Indeed, this is not the first time that the government has attempted to discredit the Turajonzoda family. In September 2010, after 25 prisoners broke out from a maximum-security prison in Dushanbe, the government accused Hoji Akbar Turajonzoda of being a KGB agent as well as providing material support to the insurgents. In December 2011, his family came under government pressure after allegedly carrying out the Ashura ritual, which is associated with Shia Islam rather than the Sunni Hanafi form practiced in Tajikistan. It remains to be seen what will come of this latest provocation.

Third, the Tajik government continues to frame the peace-loving Tajik Self with the violent, dishonourable terrorist Other. At the end of the segment the narrator passed his judgement over Tajiks fighting in Syria:

These sort of people do not value the water and land of the motherland, peace, stability and peaceful life. They took arms in their hands in a foreign country and took part in military operations against the legal system of Syria under the cover of jihad (Source: Tajik Television First Channel, Dushanbe, 2 May 14).

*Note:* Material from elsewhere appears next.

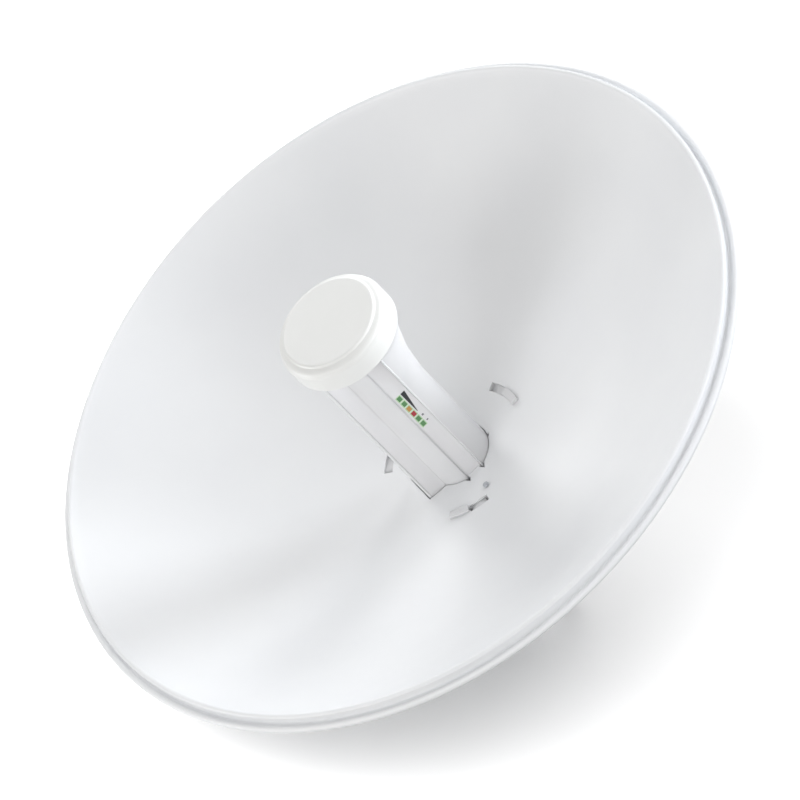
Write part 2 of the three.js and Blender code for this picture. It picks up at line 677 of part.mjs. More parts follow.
function pivotBolt() {
  const centre = [0, PIVOT.y, PIVOT.z];
  const shank = rod('x', -boltSeat - 9, boltSeat + 0.2, PIVOT.r, centre, 16);
  return shank.add(hexAlongX(HEX_R, boltSeat, boltSeat + 4, centre));
}
place('pivot_bolt', pivotBolt(), ZINC, clamp);

function pivotNut() {
  const centre = [0, PIVOT.y, PIVOT.z];
  const from = -boltSeat - WASHER.thick - GAP;
  const nut = hexAlongX(HEX_R, from - 5, from, centre);
  return nut.subtract(rod('x', from - 9, from + 4, PIVOT.r + GAP, centre, 16));
}
place('pivot_nut', pivotNut(), ZINC, clamp);
place('pivot_washer', washer(-boltSeat - WASHER.thick, [0, PIVOT.y, PIVOT.z]), ZINC, clamp);

function lockBolt() {
  const centre = [0, PIVOT.y, lockZ];
  const shank = rod('x', -boltSeat - 13, boltSeat + 0.2, PIVOT.r, centre, 16);
  const head = rod('x', boltSeat, boltSeat + 3.4, 7, centre, 20, 3.6);
  return shank.add(head);
}
place('lock_bolt', lockBolt(), ZINC, clamp);
place('lock_washer', washer(-boltSeat - WASHER.thick, [0, PIVOT.y, lockZ]), ZINC, clamp);

function wingNut() {
  const from = -boltSeat - WASHER.thick - GAP;
  const centre = [0, PIVOT.y, lockZ];
  const boss = rod('x', from - 7, from, 4.2, centre, 18, 5.6);
  const wings = [-1, 1].map((side) => {
    const outline = polygon([
      [from - 1, side * 3], [from - 3, side * 9], [from - 8, side * 12.5],
      [from - 13, side * 12], [from - 12, side * 8.5], [from - 6, side * 3],
    ]);
    return alongZ(outline, -1.3, 1.3).translate([0, PIVOT.y, lockZ]);
  });
  const body = join(boss, ...wings);
  return body.subtract(rod('x', from - 20, from + 3, PIVOT.r + GAP, centre, 16));
}
place('wing_nut', wingNut(), ZINC, clamp);

export default antenna;
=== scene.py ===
"""The looks of a solid dish antenna: fine meshes, materials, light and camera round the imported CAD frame."""
import json
import math
from bisect import bisect_right

import bpy
import bmesh
from mathutils import Matrix, Vector

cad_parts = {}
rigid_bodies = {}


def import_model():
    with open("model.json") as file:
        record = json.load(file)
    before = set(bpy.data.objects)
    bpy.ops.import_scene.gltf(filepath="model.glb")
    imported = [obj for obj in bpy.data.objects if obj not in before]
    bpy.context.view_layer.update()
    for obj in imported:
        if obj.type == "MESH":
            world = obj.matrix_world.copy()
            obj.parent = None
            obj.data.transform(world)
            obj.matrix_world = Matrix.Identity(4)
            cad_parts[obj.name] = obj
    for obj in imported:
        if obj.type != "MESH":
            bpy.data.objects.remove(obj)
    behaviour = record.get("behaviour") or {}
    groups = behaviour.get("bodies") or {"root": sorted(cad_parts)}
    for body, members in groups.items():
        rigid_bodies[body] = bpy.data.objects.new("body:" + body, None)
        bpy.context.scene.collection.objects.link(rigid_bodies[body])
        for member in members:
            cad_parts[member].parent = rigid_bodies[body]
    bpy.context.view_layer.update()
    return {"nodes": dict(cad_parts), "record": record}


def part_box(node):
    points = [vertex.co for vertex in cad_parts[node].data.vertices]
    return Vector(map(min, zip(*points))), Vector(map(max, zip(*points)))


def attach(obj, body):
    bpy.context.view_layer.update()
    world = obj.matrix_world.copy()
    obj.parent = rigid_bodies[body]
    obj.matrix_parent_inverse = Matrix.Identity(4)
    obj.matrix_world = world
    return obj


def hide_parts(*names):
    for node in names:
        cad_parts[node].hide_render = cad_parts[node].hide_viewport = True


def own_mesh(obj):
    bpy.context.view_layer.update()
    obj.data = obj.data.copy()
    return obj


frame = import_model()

MM = 0.001
scene = bpy.context.scene
scene.view_settings.view_transform = "Standard"

# ------------------------------------------------------------------ sizes, in millimetres, from the frame
cap_low, cap_high = (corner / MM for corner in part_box("feed_cap"))
tube_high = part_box("feed_body")[1] / MM
panel_low, panel_high = (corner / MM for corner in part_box("led_label"))
side_low, side_high = (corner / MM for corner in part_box("side_label"))

# The bowl, a paraboloid: its deepest point, focal length, radius inside the rim and sheet thickness.
VERTEX_Y = -102.0
FOCAL = 134.5
APERTURE_R = 202.0
SHEET = 1.2
BOWL_FROM_R = 12
BOWL_STEPS = 60
DISH_SEGMENTS = 288

# The openings at the bowl's middle. Slots and hooks are given by angles in degrees and (inner, outer) radii.
THROUGH_Y = (-130, -80)
SLOT_STARTS = (98, 218, 338)
SLOT_WIDE, SLOT_WIDE_R = 16, (40, 45)
SLOT_NECK, SLOT_NECK_R = 13, (41.1, 43.9)
POCKETS = ((13.6, 15.4, 40.3, 44.7), (-1.6, 1.2, 41.3, 43.9))
POCKET_Y = (-106, -98.6)
NOTCHES = ((19.7, -5.2, 2.4), (19.7, 5.5, 2.4), (5.6, 19.3, 1.3))
NOTCH_Y = (-130, -90)
SCREW_X, SCREW_Z, SCREW_HOLE_R = 34.5, -0.6, 1.4
KEYHOLE_GAP = 0.55

# The feed: its cap, its tube with a flat-sided rib, and the flat panel with the lights along its side.
FACE_Y = cap_low.y
CAP_R = cap_high.x
CAP_DEPTH = cap_high.y - cap_low.y
TAIL_Y = tube_high.y
TUBE_R = 19.2
TUBE_WALL = 1.8
TUBE_FROM = 17
WING_X = side_low.x - 0.3
WING_Z = side_low.z - 0.6
PANEL_X = panel_low.x - 0.3
PANEL_Z = (-4.6, 5.0)
PANEL_FROM = 31.0
RIB_TOP_Z = -16.5
SEAT_R = 30.5
BEAD = 0.5
CAP_SEGMENTS = 160
PLUG_R = 0.5
CAP_WALL = 2

# The lights on the panel: their number, the first one behind the cap's face, their spacing and half sizes.
LAMPS = 6
LAMP_FIRST = 60.5
LAMP_PITCH = 5.0
LAMP_Z = -1.6
WINDOW_HALF = 1.2
LAMP_HALF = 1.75
FRAME_HALF = 2.3

# Widths of the rounded edges on the copies of the CAD nodes.
LARGE_EDGE = 0.35
SMALL_EDGE = 0.18
FINE_EDGE = 0.1
SPRING_EDGE = 0.05

# The view: how far the beam points away from the camera, how far the frame is rolled in the picture, the
# distance in metres, the lens and where the rim's centre lies from the camera.
VIEW_OFF_BEAM = math.radians(46.5)
VIEW_ROLL = math.radians(44.5)
VIEW_DISTANCE = 3.0
LENS_MM = 251.595
SENSOR_MM = 36.0
CLIP_END = 50
RIM_CENTRE_IN_VIEW = Vector((-0.0067, 0.0093, -VIEW_DISTANCE))


# ------------------------------------------------------------------ camera
def make_camera():
    """Sets the camera and returns the turn from its axes to the frame's."""
    up_in_view = Vector((math.cos(VIEW_ROLL), math.sin(VIEW_ROLL), 0))
    beam_in_view = Vector((
        -math.sin(VIEW_OFF_BEAM) * math.sin(VIEW_ROLL),
        math.sin(VIEW_OFF_BEAM) * math.cos(VIEW_ROLL),
        math.cos(VIEW_OFF_BEAM),
    ))
    y_in_view = -beam_in_view
    x_in_view = y_in_view.cross(up_in_view)
    turn = Matrix((x_in_view, y_in_view, up_in_view))
    rim_centre = Vector((0, bowl_y(APERTURE_R) * MM, 0))
    data = bpy.data.cameras.new("camera")
    data.sensor_width = SENSOR_MM
    data.lens = LENS_MM
    data.clip_end = CLIP_END
    camera = bpy.data.objects.new("camera", data)
    camera.matrix_world = Matrix.Translation(rim_centre - turn @ RIM_CENTRE_IN_VIEW) @ turn.to_4x4()
    scene.collection.objects.link(camera)
    scene.camera = camera
    return turn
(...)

The detainees have a number of warnings for young Tajik men, the “at-risk” group with regards to radicalisation.  Bakhtivor calls for “citizens of Tajikistan, especially youth, not to go to various illegal mullahs to get primary religious education. I urge parents, whose children are studying abroad, to return their children, because I regret for what I did.”

Such public spectacles, in which the condemned beg for forgiveness and highlight the error of their ways, constitute another way by which the government attempts to discipline Islam. For the Tajik government, the ability to “prove” that studying Islam abroad is dangerous helps legitimate its repressive religious policy.